Western Grains Research Foundation (WGRF) has approved an Endowment Fund Directed Research Program fund of $3.8 million over the next five years for an initiative to develop genomic tools, increase genomic capacity, and enhance the use of doubled haploid in cereal crop-breeding programs.
Most Canadian breeding programs already utilize some doubled haploid and genomic technology. However, the full potential of these technologies is not being fully exploited because implementation has not kept pace with changing technology. Breeders currently rely on marker technology with limited throughput capacity, restricting breeding programs to evaluating only a few marker-trait combinations in a few targeted plant populations.
Greater use of genomic technologies will mean faster, more accurate identification of the best genes available in seed germplasm to breed into varieties for commercial production. Doubled haploid technology accelerates the cycle of crop breeding. Together, these technologies can get improved varieties into farmers’ fields quicker and add to the producer’s bottom line.
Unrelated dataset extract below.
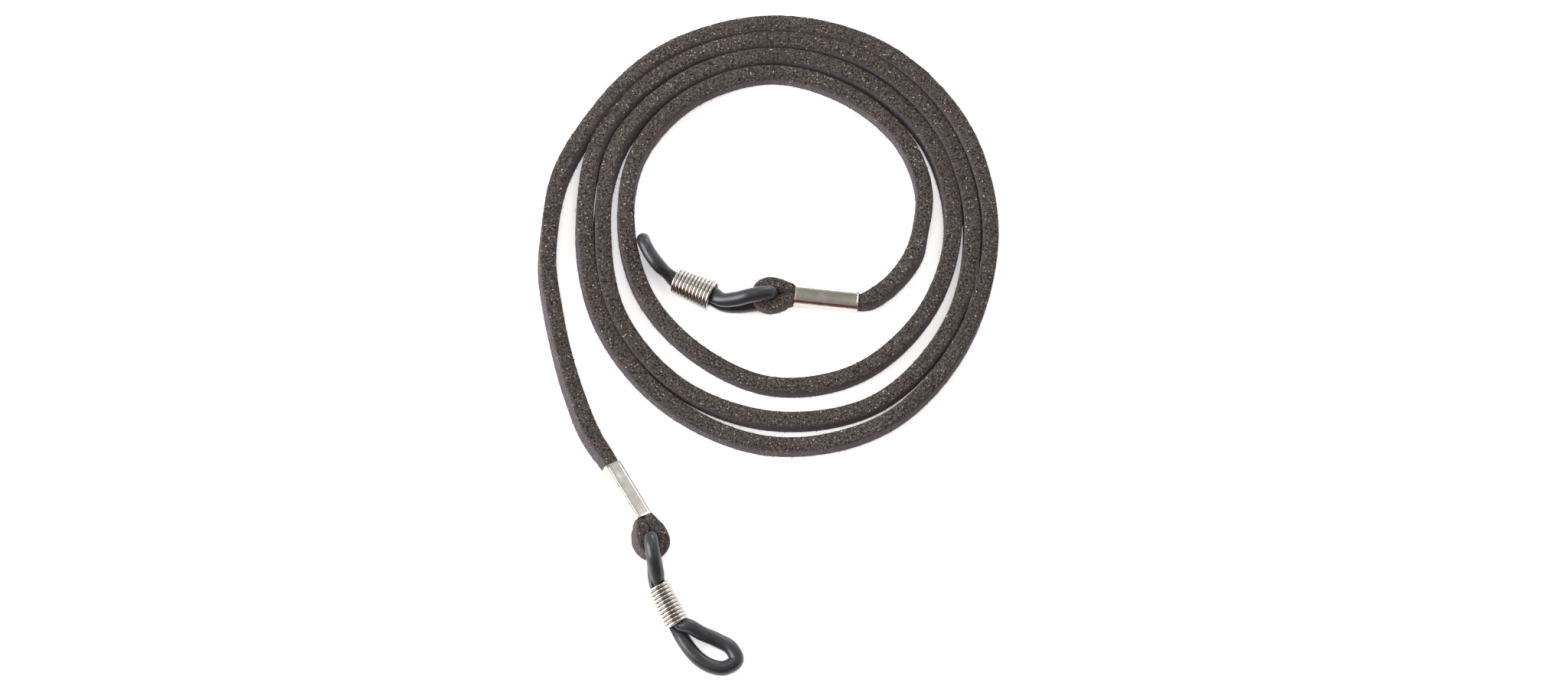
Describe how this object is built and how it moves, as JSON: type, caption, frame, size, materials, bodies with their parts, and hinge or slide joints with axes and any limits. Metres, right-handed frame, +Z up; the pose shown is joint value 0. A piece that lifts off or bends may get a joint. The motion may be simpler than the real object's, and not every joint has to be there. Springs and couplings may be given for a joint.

“WGRF is excited about the impact this breeding tools initiative can have for producers,” says Don Dewar, WGRF vice-chairman and chairman of the Endowment Fund Advisory Committee. “The potential to accelerate the crop breeding cycle and speed the release of improved varieties to market is a worthwhile and powerful investment for producers to make.”
The research initiative being funded is a joint initiative being led by Curtis Pozniak at the University of Saskatchewan’s Crop Development Centre, and Franois Eudes and Dr. Brent McCallum, both with Agriculture and Agri-Food Canada (AAFC).
This is one of many important strategic research initiatives WGRF will fund through the Endowment Fund Directed Research Program on behalf of western Canadian crop producers.